Well, it certainly seems to live up to the original mission statement of Essentials: an easier class for beginners to grasp.
The fighter used to be the classic 'easy class,' but in 3e, it started being pretty hard - at least, hard to build and play effectively. In 4e, no class is really /that/ easy (as simplistic as a 1e fighter), but Strikers are probably the least trouble to figure out and play.
The Knight is back to being an easy class. It's still got some inevitable 4e complexity. The qualifiers on the Defender's Aura might have newbies scratching their heads a bit ("What's marked? Why does that stop my Aura from working?"), but that's minor. The basic-attack-enhancing mechanic does make the Knight good at OAs and charging, though.
The inability to swap anything to or from regular fighter builds (beyond Utility Power, since they see to get those) makes it more like a separate class than a sub-class. The lack of daily powers (again, except perhaps for the odd utility) gives the Knight different resource-management issues than other classes, and could lead to marked imbalance depending on the length of adventuring 'days,' the how varied the level of challenge presented by encounter is, and to what degree challenges for the day are 'telegraphed' or 'unpredictable.'
A class with fewer or no daily resource-management issues is favored by a DMing style that tends towards long adventuring days with unpredictable encounters - which forces characters with dailies to hoard or run out of them, giving them many occassions when they can't or won't use their best power. Conversely, if encounters tend to be very difficult and spaced a day or more apart, so you have single-encounter days where daily powers can be used agressively, then classes like the Knight tend to fade into the background as their actions fail to stack up.
Of course, the availability of the Fighter makes that much less problematic than before. In campaigns that clearly favor classes with dailies, Fighters will be played, and the Essentials alternatives ignored.

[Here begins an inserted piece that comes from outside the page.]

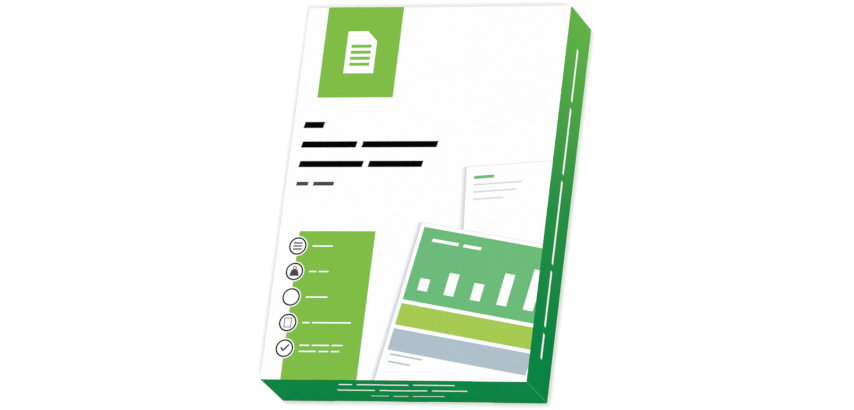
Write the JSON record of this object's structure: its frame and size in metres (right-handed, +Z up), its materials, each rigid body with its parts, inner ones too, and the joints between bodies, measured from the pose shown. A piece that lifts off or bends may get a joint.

I must support MrMyth here:
if not so much easier, it makes combat way better:
"I attack the goblin/ I swing my sword at the Goblin" sounds much more like an RPG fighter than:
"I use reaping strike power at the Goblin"
It has everything to do with flavour...
No one appends 'power' to reaping strike like that, they go "Reaping Strike!" I've seen a number of fighters played, and the players always had a blast with the powers, the anime fans in particular litterally shouting out the names in-character.
And, I really don't think "I make my melee *basic* attack against another goblin, again, since that's all I can do..." is all that riveting or flavorful. "Hey, Knight, when are you going to learn an 'intermediate' attack?"
Now, fighter fans have always had the option - and many of us exercised it with great abandon - of at least trying to describe each futilely repetative attack a little more interestingly. Some DMs would even hand out the odd bonus if the attack you described seemed particularly creative or tactically sound.
In 4e, though, we actually get the same breadth, variety and power of options as casters. I know that pissed some folks off, but I don't see a reason to turn the clock back on that, and Essentials isn't doing so, since the existing Fighter builds are always there in all their resource-management-required glory.